3. Watch Brideshead Revisited. The cold gloomy weather at this time of year gets me jonesing for England, and there's no better way to indulge this feeling than to unplug the telephone (just kidding! I don't even answer it when it's plugged in!), turn on the television (ie. laptop) and cozy up for ten solid hours of the decline and fall of the archetypal upper class on the other side of the pond. Like most Brit Lit-loving nerds who went to Gothic Revival style university colleges, I have held Brideshead close to my heart for a very long time. It represents a very particular, dysfunctional dream of academia and intellectualism and the good life that I always thought I might enjoy but never really believed in, the kind of life where you wear tuxes to dinner and a divorce in the family could ruin everything. It is a tragicomedy of manners in which I would like to be a fly on the cocktail tray. It has a very evocative soundtrack which always makes me cry a little.

Fun fact 3a: I've also been watching the Up! Series, which I cannot recommend highly enough, and which I will write more about later, and one of the men profiled blames the failure of his life on putting too much stock in books like Brideshead Revisited. I think I know exactly what he is talking about.

Let's take it out on a little more gentle folk rock. Sufjan covering Dylan? I think my heart just stopped.

Wednesday, November 10, 2010


So, I had kind of a rough week, and spent a lot of time in hospital waiting rooms. It's pretty hard to focus on anything in that sort of situation, but like the diligent bookworm I am, I tried like hell to plow through several books. This effort was completely unsuccessful. Here's what I failed to read.
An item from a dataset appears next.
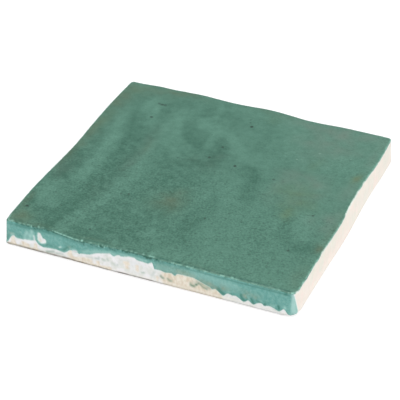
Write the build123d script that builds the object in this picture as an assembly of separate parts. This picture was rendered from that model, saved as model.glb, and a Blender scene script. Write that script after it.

1. Great House by Nicole Krauss. I have this thing with Nicole Krauss where I really want to like her work because the New Yorker and the New York Times tell me I should, but every time I try to get into one of her books I just get sidetracked thinking about the fact that she is so intense and her husband Jonathan Saffran Foer is ALSO so intense and what the hell do you think they talk about at the dinner table? Kittens?

2. Half Empty by David Rakoff. The only reason I didn't finish this one was that I passed it on to my boyfriend-slash-patient so he'd have something to read in the OR waiting room.

Me: Don't you think you should take something lighter with you? Didn't your mom just loan you some Frederick Forsyth paperbacks?

Patient, hepped up on percocet and distracted by a television in the waiting area: I can't believe these people who won't wear their Remembrance Day poppies. It's disrespectful, is what it is. Hey, can I borrow that book?

3. Macleans Magazine from sometime in October. Here is a strategy you might think will help you feel better about your current situation: read an article about the Chilean miners and think about how much luckier you are than them. I am dismayed to report that this strategy was completely useless.

...At least I was trying.

There's a line from To Kill A Mockingbird that's been running through my head through all this:

"Neighbours bring food with death and flowers with sickness and little things in between. Boo was our neighbor. He gave us two soap dolls, a broken watch and chain, a pair of good-luck pennies, and our lives. But neighbors give in return. We never put back into the tree what we took out of it: we had given him nothing, and it made me sad."

I've been overwhelmed by the generosity of my neighbours near and far this week. I hope I can give back what they've given me.